-- Task to carry out --
Please give the listing again in its entirety, exactly as written.

-- Data lines --

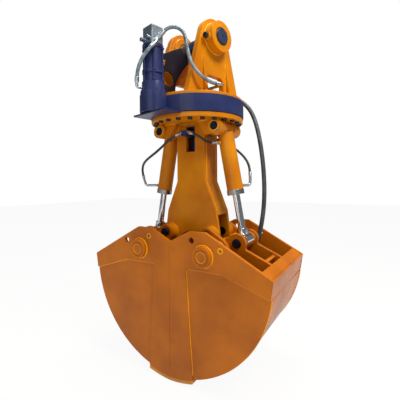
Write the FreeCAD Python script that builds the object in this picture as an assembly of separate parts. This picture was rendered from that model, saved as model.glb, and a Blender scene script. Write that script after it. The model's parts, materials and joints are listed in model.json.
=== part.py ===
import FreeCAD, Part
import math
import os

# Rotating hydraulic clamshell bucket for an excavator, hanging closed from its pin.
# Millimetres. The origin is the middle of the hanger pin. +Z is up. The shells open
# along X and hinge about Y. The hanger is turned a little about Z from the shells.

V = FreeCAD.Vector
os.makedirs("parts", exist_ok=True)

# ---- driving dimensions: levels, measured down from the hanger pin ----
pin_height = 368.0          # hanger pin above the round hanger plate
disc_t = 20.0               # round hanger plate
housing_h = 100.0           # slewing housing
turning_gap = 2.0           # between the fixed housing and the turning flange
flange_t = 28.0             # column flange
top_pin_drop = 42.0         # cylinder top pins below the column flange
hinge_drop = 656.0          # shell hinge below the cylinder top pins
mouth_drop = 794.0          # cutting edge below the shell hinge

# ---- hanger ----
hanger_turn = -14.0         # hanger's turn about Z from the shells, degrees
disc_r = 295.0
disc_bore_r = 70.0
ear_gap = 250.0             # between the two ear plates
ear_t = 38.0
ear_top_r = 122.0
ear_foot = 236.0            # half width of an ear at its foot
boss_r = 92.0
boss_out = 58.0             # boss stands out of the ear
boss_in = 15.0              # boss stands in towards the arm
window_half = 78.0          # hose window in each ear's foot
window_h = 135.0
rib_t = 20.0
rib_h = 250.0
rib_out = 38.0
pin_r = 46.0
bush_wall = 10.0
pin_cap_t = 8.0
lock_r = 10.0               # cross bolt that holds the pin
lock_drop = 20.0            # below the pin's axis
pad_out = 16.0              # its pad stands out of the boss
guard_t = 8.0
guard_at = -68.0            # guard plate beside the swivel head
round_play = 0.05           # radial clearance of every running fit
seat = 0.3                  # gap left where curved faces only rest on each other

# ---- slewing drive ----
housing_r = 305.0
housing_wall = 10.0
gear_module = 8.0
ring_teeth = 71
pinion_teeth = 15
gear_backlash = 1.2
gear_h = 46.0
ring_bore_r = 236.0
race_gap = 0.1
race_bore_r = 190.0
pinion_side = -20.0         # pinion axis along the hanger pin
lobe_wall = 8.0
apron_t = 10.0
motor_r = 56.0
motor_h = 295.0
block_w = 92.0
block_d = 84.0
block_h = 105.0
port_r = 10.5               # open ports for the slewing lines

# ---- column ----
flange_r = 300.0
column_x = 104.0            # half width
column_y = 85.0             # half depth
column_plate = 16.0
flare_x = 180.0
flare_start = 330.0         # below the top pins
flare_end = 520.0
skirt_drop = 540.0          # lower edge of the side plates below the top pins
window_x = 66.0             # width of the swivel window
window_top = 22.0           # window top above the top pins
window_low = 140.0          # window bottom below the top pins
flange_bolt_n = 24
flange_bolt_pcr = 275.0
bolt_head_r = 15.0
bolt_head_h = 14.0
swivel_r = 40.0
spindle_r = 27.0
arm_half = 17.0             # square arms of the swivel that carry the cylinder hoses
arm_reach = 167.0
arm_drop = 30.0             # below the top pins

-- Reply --
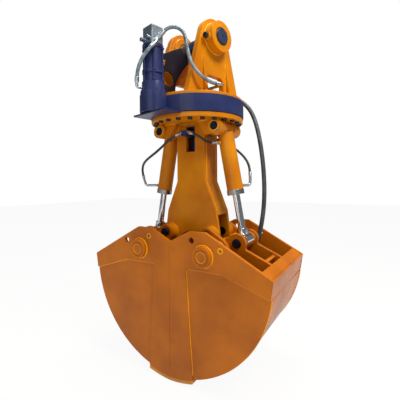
Write the FreeCAD Python script that builds the object in this picture as an assembly of separate parts. This picture was rendered from that model, saved as model.glb, and a Blender scene script. Write that script after it. The model's parts, materials and joints are listed in model.json.
=== part.py ===
import FreeCAD, Part
import math
import os

# Rotating hydraulic clamshell bucket for an excavator, hanging closed from its pin.
# Millimetres. The origin is the middle of the hanger pin. +Z is up. The shells open
# along X and hinge about Y. The hanger is turned a little about Z from the shells.

V = FreeCAD.Vector
os.makedirs("parts", exist_ok=True)

# ---- driving dimensions: levels, measured down from the hanger pin ----
pin_height = 368.0          # hanger pin above the round hanger plate
disc_t = 20.0               # round hanger plate
housing_h = 100.0           # slewing housing
turning_gap = 2.0           # between the fixed housing and the turning flange
flange_t = 28.0             # column flange
top_pin_drop = 42.0         # cylinder top pins below the column flange
hinge_drop = 656.0          # shell hinge below the cylinder top pins
mouth_drop = 794.0          # cutting edge below the shell hinge

# ---- hanger ----
hanger_turn = -14.0         # hanger's turn about Z from the shells, degrees
disc_r = 295.0
disc_bore_r = 70.0
ear_gap = 250.0             # between the two ear plates
ear_t = 38.0
ear_top_r = 122.0
ear_foot = 236.0            # half width of an ear at its foot
boss_r = 92.0
boss_out = 58.0             # boss stands out of the ear
boss_in = 15.0              # boss stands in towards the arm
window_half = 78.0          # hose window in each ear's foot
window_h = 135.0
rib_t = 20.0
rib_h = 250.0
rib_out = 38.0
pin_r = 46.0
bush_wall = 10.0
pin_cap_t = 8.0
lock_r = 10.0               # cross bolt that holds the pin
lock_drop = 20.0            # below the pin's axis
pad_out = 16.0              # its pad stands out of the boss
guard_t = 8.0
guard_at = -68.0            # guard plate beside the swivel head
round_play = 0.05           # radial clearance of every running fit
seat = 0.3                  # gap left where curved faces only rest on each other

# ---- slewing drive ----
housing_r = 305.0
housing_wall = 10.0
gear_module = 8.0
ring_teeth = 71
pinion_teeth = 15
gear_backlash = 1.2
gear_h = 46.0
ring_bore_r = 236.0
race_gap = 0.1
race_bore_r = 190.0
pinion_side = -20.0         # pinion axis along the hanger pin
lobe_wall = 8.0
apron_t = 10.0
motor_r = 56.0
motor_h = 295.0
block_w = 92.0
block_d = 84.0
block_h = 105.0
port_r = 10.5               # open ports for the slewing lines

# ---- column ----
flange_r = 300.0
column_x = 104.0            # half width
column_y = 85.0             # half depth
column_plate = 16.0
flare_x = 180.0
flare_start = 330.0         # below the top pins
flare_end = 520.0
skirt_drop = 540.0          # lower edge of the side plates below the top pins
window_x = 66.0             # width of the swivel window
window_top = 22.0           # window top above the top pins
window_low = 140.0          # window bottom below the top pins
flange_bolt_n = 24
flange_bolt_pcr = 275.0
bolt_head_r = 15.0
bolt_head_h = 14.0
swivel_r = 40.0
spindle_r = 27.0
arm_half = 17.0             # square arms of the swivel that carry the cylinder hoses
arm_reach = 167.0
arm_drop = 30.0             # below the top pins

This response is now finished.